BTW   I love the MAC but it has taken some getting use to.  Things are not where they were.  

April 9, 2008


To expostulate
What artistry should be, what duty is,
Why day is day, night night, and time is time,
Were nothing but to waste night, day and time.
Therefore, since brevity is the soul of wit,
And tediousness the limbs and outward flourishes,
I will be brief: my noble friends, i am mad:
Mad call I it; for, to define true madness,
What is't but to be nothing else but mad?
But let that go.


…More matter, with less art.


 … I swear I use no art at all.

That I am mad, 'tis true: 'tis true 'tis pity;
And pity 'tis 'tis true: a foolish figure;
But farewell it, for I will use no art.
Mad let us grant me, then: and now remains
That we find out the cause of this effect,

Gentle cousins, computers hath made me mad and stayed me from my course, but no more!

Tomorrow will find me in the studio.

April 1, 2008

Tech time

Today was given up to technical issues and paperwork. I am now a MAC man. After months of kicking, screaming, cajoling, pleading and control-alt-deleting my old PC, I had finally had enough. Just removing the spaghetti and miscellaneous detritus from the old PC has taken more time than I would have imagined. The good Apple people have (hopefully) transferred all my painting files over to the new machine. They tell me that a MAC is much better for an artist than a PC and that they are very intuitive.
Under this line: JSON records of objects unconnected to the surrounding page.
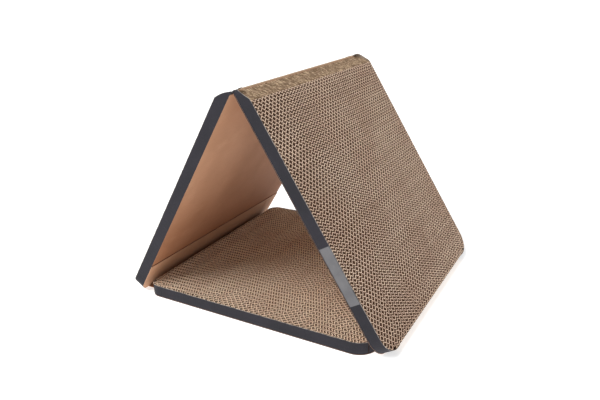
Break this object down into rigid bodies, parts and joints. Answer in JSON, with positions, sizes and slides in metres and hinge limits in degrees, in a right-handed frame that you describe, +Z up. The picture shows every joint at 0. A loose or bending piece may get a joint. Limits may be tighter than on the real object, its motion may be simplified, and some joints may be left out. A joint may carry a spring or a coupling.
{
  "type": "folding cardboard cat scratcher",
  "caption": "Folding cardboard cat scratcher: hinged panels of corrugated board with rounded, paper-banded edges, stood up as a triangular tunnel.",
  "frame": {"origin": "on the floor, under the middle of the tunnel", "axes": "+X across the tunnel, from the creased foot to the free foot; +Y along the tunnel; +Z up"},
  "size_m": [0.3424, 0.29, 0.2626],
  "materials": {
    "fluted_board": "matte",
    "edge_flutes": "matte",
    "kraft_sheet": "matte",
    "printed_band": "satin",
    "label_paper": "satin"
  },
  "bodies": {
    "base": {"base_core": "fluted_board", "base_hinge_ply": "edge_flutes", "base_free_ply": "edge_flutes", "base_kraft": "kraft_sheet", "base_near_band": "printed_band", "base_far_band": "printed_band"},
    "gusset": {"gusset_strip": "kraft_sheet"},
    "left_panel": {"left_core": "fluted_board", "left_foot_ply": "edge_flutes", "left_top_ply": "edge_flutes", "left_kraft": "kraft_sheet", "left_near_band": "printed_band", "left_far_band": "printed_band", "glued_flap": "kraft_sheet"},
    "right_panel": {"right_core": "fluted_board", "right_foot_ply": "edge_flutes", "right_top_ply": "edge_flutes", "right_kraft": "kraft_sheet", "right_near_band": "printed_band", "right_far_band": "printed_band", "band_label": "label_paper"}
  },
  "joints": [
    {"name": "base_crease", "type": "hinge", "parent": "base", "child": "gusset", "pos_m": [-0.1437, 0, 0], "axis": [0, -1, 0], "range_deg": [0, 90]},
    {"name": "foot_crease", "type": "hinge", "parent": "gusset", "child": "left_panel", "pos_m": [-0.159, 0, 0], "axis": [0, -1, 0], "range_deg": [0, 211]},
    {"name": "top_crease", "type": "hinge", "parent": "left_panel", "child": "right_panel", "pos_m": [0, 0, 0.26028], "axis": [0, -1, 0], "range_deg": [0, 117]}
  ]
}
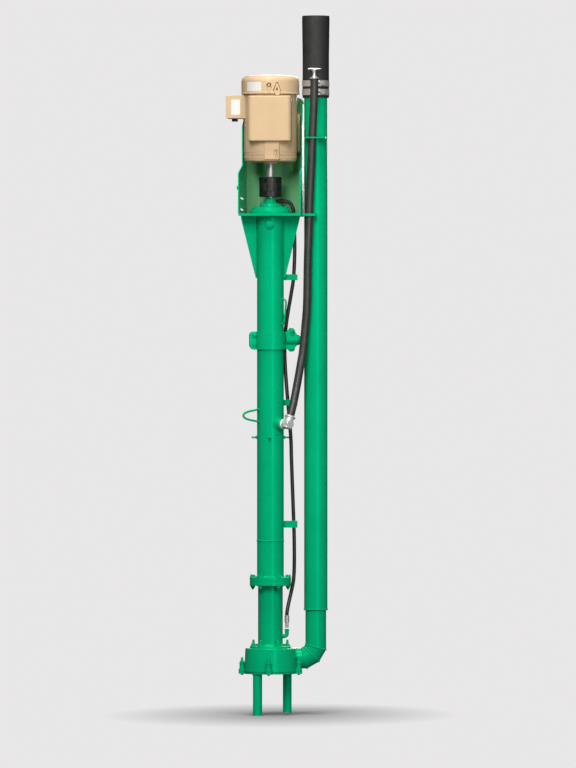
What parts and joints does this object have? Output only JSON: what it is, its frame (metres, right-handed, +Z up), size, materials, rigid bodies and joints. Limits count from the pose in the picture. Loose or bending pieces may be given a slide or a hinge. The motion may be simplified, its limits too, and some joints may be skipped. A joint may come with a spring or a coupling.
{
  "type": "vertical slurry pump",
  "caption": "Vertical slurry pump: volute on legs, long shaft column, side discharge pipe with a hose end, and a foot-mounted motor on a steel stand.",
  "frame": {"origin": "on the back face of the motor stand's back plate, level with the top of the base plate and in the plane of the column's axis", "axes": "+Z up along the column, +Y out of the stand's back face, +X to the right seen from the front"},
  "size_m": [0.5015, 0.316, 3.428],
  "materials": {
    "green_paint": "satin green enamel on steel and cast iron",
    "beige_paint": "satin beige enamel on the motor",
    "black_rubber": "dull black rubber",
    "black_iron": "black oxide",
    "bright_steel": "turned and plated steel",
    "galvanised": "hot-dip galvanised malleable iron"
  },
  "bodies": {
    "pump": {"leg_front_left": "green_paint", "leg_back_left": "green_paint", "leg_back_right": "green_paint", "bottom_plate": "green_paint", "volute_casing": "green_paint", "volute_cover": "green_paint", "lower_column": "green_paint", "upper_column": "green_paint", "filler_elbow": "galvanised", "filler_hose": "black_rubber", "filler_plug": "bright_steel", "grease_hose": "black_rubber", "grease_fitting": "bright_steel", "grease_inlet": "black_iron", "hose_clip_top": "green_paint", "hose_clip_middle": "green_paint", "hose_clip_bottom": "green_paint", "cable_loop": "green_paint", "collar_front": "green_paint", "collar_back": "green_paint", "brace_pipe": "green_paint", "side_loop": "green_paint", "elbow_outlet": "green_paint", "elbow_lower": "green_paint", "elbow_upper": "green_paint", "elbow_riser": "green_paint", "discharge_pipe": "green_paint", "discharge_hose": "black_rubber", "band_clamp_lower": "bright_steel", "band_clamp_upper": "bright_steel", "hose_guide": "green_paint", "base_plate": "green_paint", "gusset_left": "green_paint", "gusset_right": "green_paint", "bearing_housing": "green_paint", "stand_back_plate": "green_paint", "stand_side_left": "green_paint", "stand_side_right": "green_paint", "motor_end_bell": "beige_paint", "motor_body": "beige_paint", "fan_cover": "beige_paint", "motor_front_cover": "beige_paint", "conduit_box": "beige_paint", "motor_feet": "beige_paint"},
    "rotor": {"pump_shaft": "bright_steel", "motor_shaft": "bright_steel", "coupling_lower": "black_iron", "coupling_spider": "black_rubber", "coupling_upper": "black_iron", "impeller": "black_iron"}
  },
  "joints": [
    {"name": "shaft_spin", "type": "hinge", "parent": "pump", "child": "rotor", "pos_m": [0, -0.14335, 0], "axis": [0, 0, 1], "continuous": true}
  ]
}
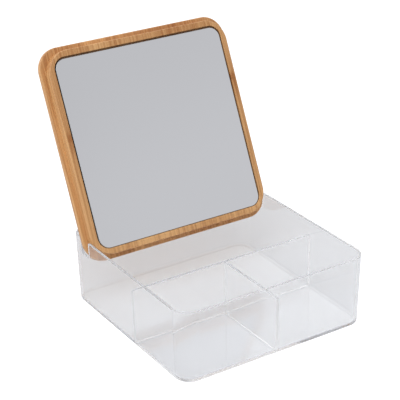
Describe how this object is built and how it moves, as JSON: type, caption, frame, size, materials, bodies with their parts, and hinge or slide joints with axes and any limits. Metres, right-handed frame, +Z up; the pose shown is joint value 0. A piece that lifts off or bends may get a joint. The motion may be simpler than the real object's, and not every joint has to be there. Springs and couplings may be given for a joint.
{
  "type": "vanity box with mirror",
  "caption": "Clear square tray with open compartments and a bamboo lid with an inset mirror that stands leaning back in notches in the side walls.",
  "frame": {"origin": "centre of the tray's flat base, in the plane it stands on", "axes": "+X to the right as the user faces the mirror, +Y to the back, where the lid leans, +Z up"},
  "size_m": [0.1934, 0.2384, 0.222],
  "materials": {
    "clear_plastic": "clear, moulded, glossy",
    "bamboo": "edge-glued bamboo staves, sanded, thin clear varnish",
    "mirror": "silvered float glass with a ground arris",
    "foam_tape": "white double-sided foam tape"
  },
  "bodies": {
    "tray": {"tray": "clear_plastic", "long_divider": "clear_plastic", "cross_divider": "clear_plastic"},
    "lid": {"lid_stave_1": "bamboo", "lid_stave_2": "bamboo", "lid_stave_3": "bamboo", "lid_stave_4": "bamboo", "lid_stave_5": "bamboo", "lid_stave_6": "bamboo", "lid_stave_7": "bamboo", "lid_stave_8": "bamboo", "lid_stave_9": "bamboo", "mirror_glass": "mirror", "mirror_tape": "foam_tape"}
  },
  "joints": [
    {"name": "lid_lift", "type": "slide", "parent": "tray", "child": "lid", "axis": [0, 0.4226, 0.9063], "range_m": [0, 0.06]}
  ]
}
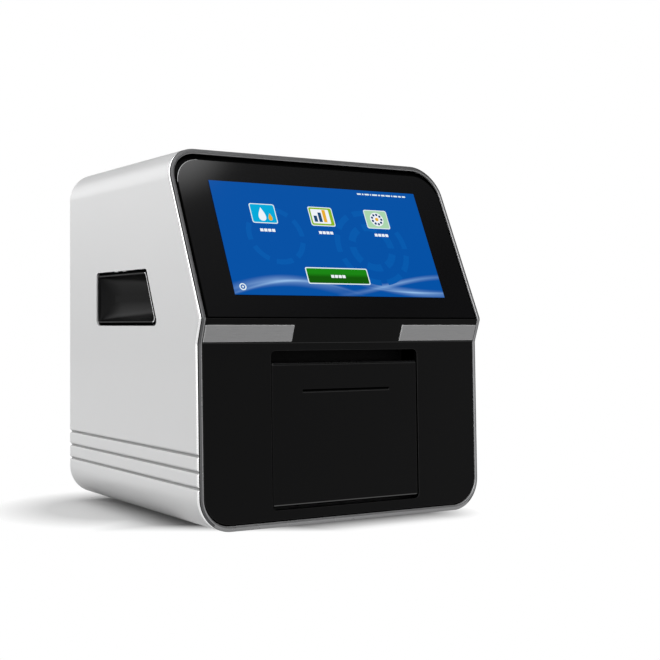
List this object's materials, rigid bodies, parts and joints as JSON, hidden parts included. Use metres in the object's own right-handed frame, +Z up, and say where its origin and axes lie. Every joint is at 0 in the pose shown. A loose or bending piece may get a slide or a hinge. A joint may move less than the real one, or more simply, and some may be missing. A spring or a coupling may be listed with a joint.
{
  "type": "dry chemistry analyzer",
  "caption": "Bench-top chemistry analyzer with a slanted touch screen and a motor-driven drawer whose turntable spins a reagent disc.",
  "frame": {"origin": "middle of the bounding box on the ground, under the four feet", "axes": "+Z up, the screen and drawer face -Y, +X to the right as seen from the front"},
  "size_m": [0.2, 0.208, 0.2291],
  "materials": {
    "silver_paint": "satin silver-white paint",
    "grey_metal": "satin grey metal",
    "brushed_grey": "brushed",
    "satin_black": "satin",
    "gloss_black": "gloss",
    "gloss_black_glass": "gloss, black printed back",
    "screen_glass": "lit display",
    "panel_metal": "grey painted sheet",
    "zinc_steel": "zinc plated",
    "aluminium": "machined",
    "dark_plastic": "matt",
    "white_plastic": "natural acetal",
    "board_green": "solder mask",
    "black_rubber": "matt",
    "lens_glass": "polished"
  },
  "bodies": {
    "housing": {"housing_shell": "silver_paint", "front_trim": "grey_metal", "front_fascia": "satin_black", "touch_glass": "gloss_black_glass", "accent_bar_left": "brushed_grey", "accent_bar_right": "brushed_grey", "side_handle_left": "gloss_black", "side_handle_right": "gloss_black", "rear_panel": "panel_metal", "rear_screw_1": "zinc_steel", "rear_screw_2": "zinc_steel", "rear_screw_3": "zinc_steel", "rear_screw_4": "zinc_steel", "foot_front_left": "black_rubber", "foot_front_right": "black_rubber", "foot_rear_left": "black_rubber", "foot_rear_right": "black_rubber", "base_plate": "zinc_steel", "lcd_panel": "screen_glass", "display_bracket": "zinc_steel", "main_board": "board_green", "processor_heatsink": "aluminium", "drawer_cradle": "zinc_steel", "guide_rail_left": "zinc_steel", "guide_rail_right": "zinc_steel", "drawer_motor": "zinc_steel", "optics_bridge": "zinc_steel", "heating_plate": "aluminium", "light_shield": "satin_black", "optical_block": "aluminium", "lens_barrel": "lens_glass", "flash_lamp": "dark_plastic", "detector_block": "aluminium", "detector_board": "board_green", "code_reader": "dark_plastic", "power_supply": "aluminium", "power_inlet": "dark_plastic", "fan_frame": "dark_plastic", "network_port": "zinc_steel", "usb_port_left": "zinc_steel", "usb_port_right": "zinc_steel", "port_board": "board_green", "loudspeaker": "dark_plastic"},
    "drawer": {"drawer_front": "satin_black", "drawer_tray": "dark_plastic", "runner_left": "zinc_steel", "runner_right": "zinc_steel", "drawer_rack": "white_plastic", "spin_motor": "zinc_steel"},
    "turntable": {"turntable": "aluminium", "disc_hub": "dark_plastic", "spindle_shaft": "zinc_steel"},
    "pinion": {"drawer_pinion": "white_plastic", "pinion_shaft": "zinc_steel"},
    "fan": {"fan_rotor": "dark_plastic"},
    "switch": {"power_switch": "dark_plastic"}
  },
  "joints": [
    {"name": "drawer_slide", "type": "slide", "parent": "housing", "child": "drawer", "axis": [0, -1, 0], "range_m": [0, 0.105]},
    {"name": "turntable_spin", "type": "hinge", "parent": "drawer", "child": "turntable", "pos_m": [0, -0.04817, 0.0536], "axis": [0, 0, 1], "continuous": true},
    {"name": "pinion_spin", "type": "hinge", "parent": "housing", "child": "pinion", "pos_m": [-0.045, -0.0752, 0.03905], "axis": [1, 0, 0], "range_deg": [0, 860]},
    {"name": "fan_spin", "type": "hinge", "parent": "housing", "child": "fan", "pos_m": [0.045, 0.09225, 0.17], "axis": [0, 1, 0], "continuous": true},
    {"name": "power_switch_rock", "type": "hinge", "parent": "housing", "child": "switch", "pos_m": [-0.055, 0.0989, 0.0655], "axis": [0, 0, 1], "range_deg": [-16, 0]}
  ],
  "couplings": [
    {"joint": "pinion_spin", "follows": "drawer_slide", "rad_per_m": 142.86}
  ]
}
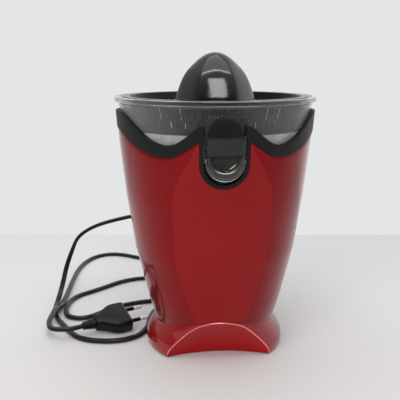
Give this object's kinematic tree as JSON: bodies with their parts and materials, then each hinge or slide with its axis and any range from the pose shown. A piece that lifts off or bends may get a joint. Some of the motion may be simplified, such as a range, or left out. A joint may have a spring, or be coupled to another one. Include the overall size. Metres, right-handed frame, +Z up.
{
  "type": "citrus press",
  "caption": "Electric citrus press: ribbed black cone over a smoked strainer and clear bowl with front spout, on a red vase-shaped stand with mains cord and plug.",
  "frame": {"origin": "on the table, on the spindle's axis", "axes": "+Z up along the spindle, -Y towards the spout"},
  "size_m": [0.2668, 0.3596, 0.2795],
  "materials": {
    "red_shell": "metallic red lacquer, glossy",
    "matte_trim": "fine satin black",
    "cone_black": "polished black",
    "smoked_clear": "smoked, see-through",
    "clear_plastic": "clear, polished",
    "dark_plastic": "moulded black",
    "cord_black": "soft black PVC",
    "rubber": "matt",
    "steel": "bright",
    "brass": "sintered",
    "copper_wire": "enamelled copper winding",
    "nylon": "natural"
  },
  "bodies": {
    "stand": {"front_shell": "red_shell", "rear_shell": "red_shell", "trim_collar": "matte_trim", "drive_deck": "dark_plastic", "foot": "red_shell", "base_plate": "dark_plastic", "rubber_foot_1": "rubber", "rubber_foot_2": "rubber", "rubber_foot_3": "rubber", "rubber_foot_4": "rubber", "base_screw_1": "steel", "base_screw_2": "steel", "base_screw_3": "steel", "base_screw_4": "steel", "gearbox_housing": "dark_plastic", "gearbox_cover": "dark_plastic", "gearbox_screw_1": "steel", "gearbox_screw_2": "steel", "gearbox_screw_3": "steel", "spindle_bush": "brass", "upper_bush": "brass", "lower_bush": "brass", "motor_bracket": "steel", "motor_bolt_1": "steel", "motor_bolt_2": "steel", "stator_core": "steel", "stator_coil": "copper_wire", "idler_axle": "steel", "microswitch": "dark_plastic", "terminal_block": "nylon", "return_spring": "steel", "cord_gland": "cord_black", "mains_cord": "cord_black", "plug_boot": "cord_black", "plug_body": "cord_black", "plug_pin_1": "steel", "plug_pin_2": "steel"},
    "plunger": {"thrust_collar": "dark_plastic"},
    "spindle": {"drive_spindle": "steel"},
    "cone": {"reamer_cone": "cone_black"},
    "strainer": {"strainer": "smoked_clear"},
    "bowl": {"juice_bowl": "clear_plastic"},
    "spout": {"drip_stop_spout": "clear_plastic"},
    "output": {"output_gear": "nylon"},
    "idler": {"idler_gear": "nylon"},
    "rotor": {"rotor_shaft": "steel", "rotor_core": "steel", "motor_pinion": "brass", "cooling_fan": "dark_plastic"},
    "button": {"switch_button": "nylon"}
  },
  "joints": [
    {"name": "press", "type": "slide", "parent": "stand", "child": "plunger", "axis": [0, 0, -1], "range_m": [0, 0.003], "stiffness_N_per_m": 600, "springref_m": -0.005, "deforming": ["return_spring"]},
    {"name": "spindle_spin", "type": "hinge", "parent": "plunger", "child": "spindle", "pos_m": [0, 0, 0.17], "axis": [0, 0, 1], "continuous": true},
    {"name": "cone_lift", "type": "slide", "parent": "spindle", "child": "cone", "axis": [0, 0, 1], "range_m": [0, 0.15]},
    {"name": "strainer_lift", "type": "slide", "parent": "stand", "child": "strainer", "axis": [0, 0, 1], "range_m": [0, 0.105]},
    {"name": "bowl_lift", "type": "slide", "parent": "stand", "child": "bowl", "axis": [0, 0, 1], "range_m": [0, 0.06]},
    {"name": "spout_tilt", "type": "hinge", "parent": "bowl", "child": "spout", "pos_m": [0, -0.0846, 0.1955], "axis": [1, 0, 0], "range_deg": [0, 11]},
    {"name": "rotor_spin", "type": "hinge", "parent": "stand", "child": "rotor", "pos_m": [0, 0.007, 0.1], "axis": [0, 0, 1], "continuous": true},
    {"name": "idler_spin", "type": "hinge", "parent": "stand", "child": "idler", "pos_m": [0.024, 0, 0.13], "axis": [0, 0, 1], "continuous": true},
    {"name": "output_spin", "type": "hinge", "parent": "stand", "child": "output", "pos_m": [0, 0, 0.145], "axis": [0, 0, 1], "continuous": true},
    {"name": "button_press", "type": "slide", "parent": "stand", "child": "button", "axis": [0, 0, -1], "range_m": [0, 0.003]}
  ],
  "couplings": [
    {"joint": "idler_spin", "follows": "rotor_spin", "ratio": -0.25},
    {"joint": "output_spin", "follows": "rotor_spin", "ratio": 0.083333},
    {"joint": "spindle_spin", "follows": "rotor_spin", "ratio": 0.083333},
    {"joint": "strainer_lift", "follows": "cone_lift", "ratio": 0.7},
    {"joint": "bowl_lift", "follows": "cone_lift", "ratio": 0.4},
    {"joint": "button_press", "follows": "press", "ratio": 1}
  ]
}
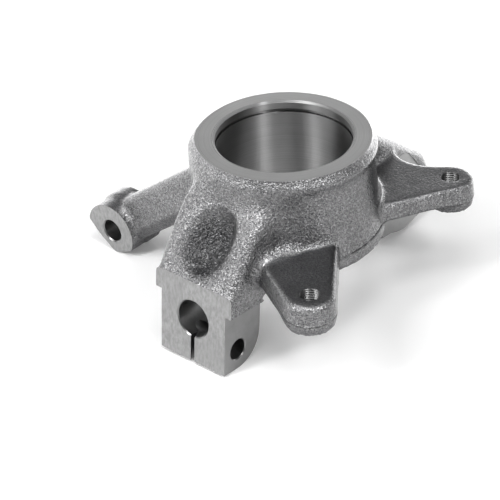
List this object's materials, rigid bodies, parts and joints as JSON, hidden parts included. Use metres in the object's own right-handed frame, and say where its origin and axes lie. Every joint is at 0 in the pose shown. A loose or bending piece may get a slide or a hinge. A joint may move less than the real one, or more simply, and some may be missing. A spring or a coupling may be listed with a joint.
{
  "type": "steering knuckle",
  "caption": "One-piece cast steering knuckle: bearing hub with a split ball joint clamp, a tie rod arm, a strut lug and threaded caliper ears.",
  "frame": {"origin": "centre of the wheel bearing's seat, on the wheel axis", "axes": "+Z along the wheel axis out of the bearing's open side, +X towards the caliper ears and out of the strut lug's milled face, -X towards the tie rod arm, -Y towards the ball joint clamp, +Y towards the strut lug"},
  "size_m": [0.1891, 0.1772, 0.0935],
  "materials": {
    "cast_iron": "bare grey iron, rough as cast, with smooth bored, turned and milled seats"
  },
  "bodies": {
    "root": {"knuckle_casting": "cast_iron"}
  },
  "joints": []
}
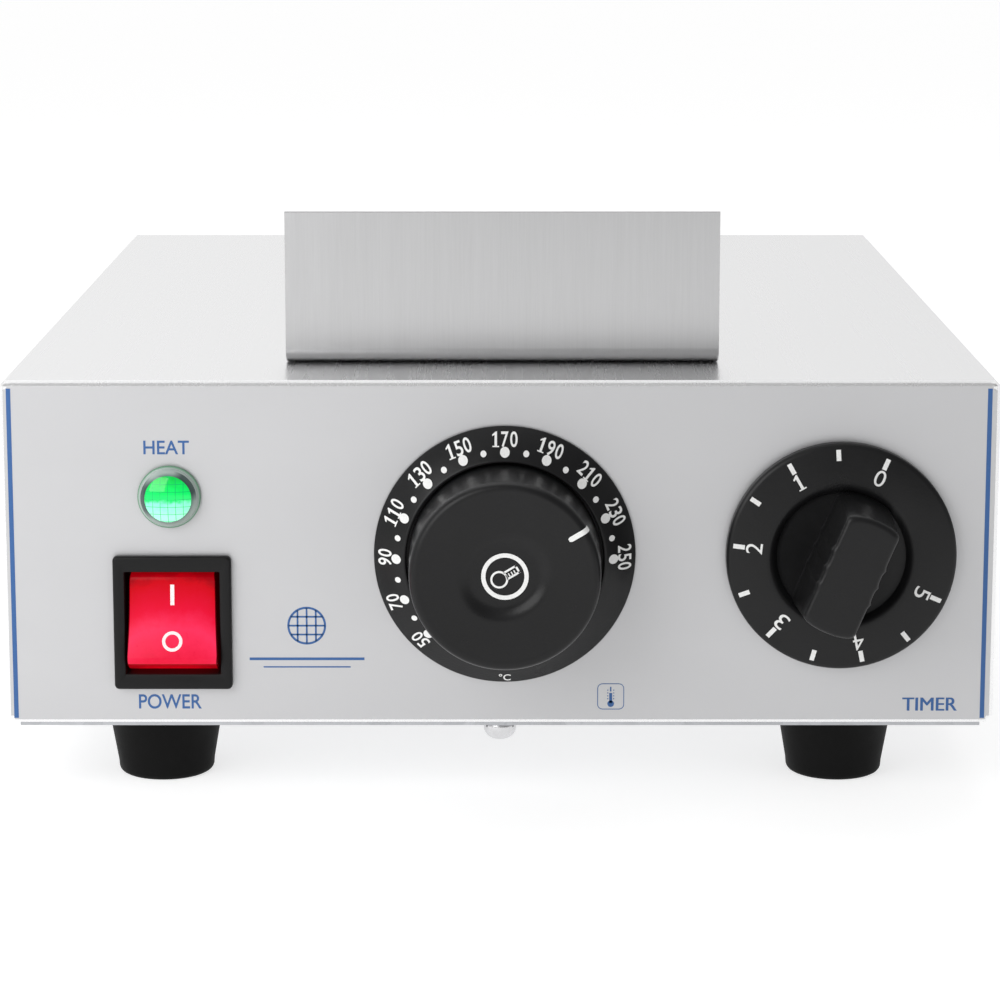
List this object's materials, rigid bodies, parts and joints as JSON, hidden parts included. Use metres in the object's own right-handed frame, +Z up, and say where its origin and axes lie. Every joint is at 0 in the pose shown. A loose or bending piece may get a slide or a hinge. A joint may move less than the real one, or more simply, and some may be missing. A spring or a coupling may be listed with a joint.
{
  "type": "waffle iron control base",
  "caption": "Countertop waffle iron base: folded steel case on rubber feet, with thermostat and timer knobs, rocker switch, lamp and a plate bracket on top.",
  "frame": {"origin": "on the table, at the middle of the bounding box's base", "axes": "+X to the right seen from the front, the controls face -Y, +Z up"},
  "size_m": [0.25, 0.3548, 0.1463],
  "materials": {
    "stainless_sheet": "satin stainless sheet",
    "brushed_steel": "coarse upright brushing",
    "galvanised_sheet": "dull zinc plating",
    "grey_film": "printed satin film",
    "black_plastic": "satin moulded black",
    "black_rubber": "matt",
    "red_lens": "lit translucent red",
    "green_lens": "lit translucent green",
    "screw_steel": "bright plated",
    "brass": "machined",
    "copper": "drawn copper",
    "ceramic": "glazed ceramic",
    "white_nylon": "moulded nylon",
    "brown_insulation": "silicone sleeve",
    "blue_insulation": "silicone sleeve",
    "green_insulation": "green and yellow sleeve"
  },
  "bodies": {
    "base": {"housing_shell": "stainless_sheet", "rear_panel": "stainless_sheet", "front_label": "grey_film", "support_bracket": "brushed_steel", "base_plate": "galvanised_sheet", "base_screw_back": "screw_steel", "base_screw_front": "screw_steel", "base_screw_left": "screw_steel", "base_screw_right": "screw_steel", "bracket_screw_left": "screw_steel", "bracket_screw_right": "screw_steel", "rear_screw_lower_left": "screw_steel", "rear_screw_lower_right": "screw_steel", "rear_screw_upper_left": "screw_steel", "rear_screw_upper_right": "screw_steel", "thermostat_screw_left": "screw_steel", "thermostat_screw_right": "screw_steel", "timer_screw_left": "screw_steel", "timer_screw_right": "screw_steel", "foot_screw_back_left": "screw_steel", "foot_screw_back_right": "screw_steel", "foot_screw_front_left": "screw_steel", "foot_screw_front_right": "screw_steel", "bulb_clip": "screw_steel", "foot_back_left": "black_rubber", "foot_back_right": "black_rubber", "foot_front_left": "black_rubber", "foot_front_right": "black_rubber", "lead_grommet": "black_rubber", "thermostat_dial": "black_plastic", "switch_housing": "black_plastic", "lamp_body": "black_plastic", "gland_body": "black_plastic", "gland_nut": "black_plastic", "lamp_lens": "green_lens", "lamp_nut": "white_nylon", "terminal_block": "white_nylon", "plate_terminal_block": "ceramic", "thermostat_body": "galvanised_sheet", "timer_body": "galvanised_sheet", "earth_screw": "brass", "switch_tab_lower_left": "brass", "switch_tab_lower_right": "brass", "switch_tab_upper_left": "brass", "switch_tab_upper_right": "brass", "sensor_bulb": "copper", "capillary_tube": "copper", "wire_live_to_switch": "brown_insulation", "wire_switch_to_thermostat": "brown_insulation", "wire_thermostat_to_timer": "brown_insulation", "wire_timer_to_plates": "brown_insulation", "wire_neutral_to_switch": "blue_insulation", "wire_neutral_to_plates": "blue_insulation", "wire_earth": "green_insulation"},
    "thermostat_control": {"thermostat_knob": "black_plastic", "thermostat_shaft": "brass"},
    "timer_control": {"timer_knob": "black_plastic", "timer_shaft": "brass"},
    "switch_rocker_body": {"switch_rocker": "red_lens"}
  },
  "joints": [
    {"name": "thermostat_turn", "type": "hinge", "parent": "base", "child": "thermostat_control", "pos_m": [0.0012, -0.15, 0.0631], "axis": [0, 1, 0], "range_deg": [-194.2, 30.8]},
    {"name": "timer_turn", "type": "hinge", "parent": "base", "child": "timer_control", "pos_m": [0.0854, -0.15, 0.0631], "axis": [0, 1, 0], "range_deg": [-24, 246]},
    {"name": "rocker_rock", "type": "hinge", "parent": "base", "child": "switch_rocker_body", "pos_m": [-0.0823, -0.147, 0.0457], "axis": [1, 0, 0], "range_deg": [0, 22]}
  ]
}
I’ll let you know. The book about how to use leopard is 458 pages long! I’ll be putting in some time loading applications onto the machine that wouldn’t directly transfer. I probably won’t get any painting done tomorrow either. Then it’s off to the Big Easy to celebrate my wife’s 50th birthday. I am going to pre-load some paintings onto http://www.dailypainters.com/ so I can get them into the gallery section. If you are new to my blog, you can look back and find them and there may be a story to go with them. For my regular lookers and lurkers; there may not be a new painting until next Tuesday, so don’t be disappointed.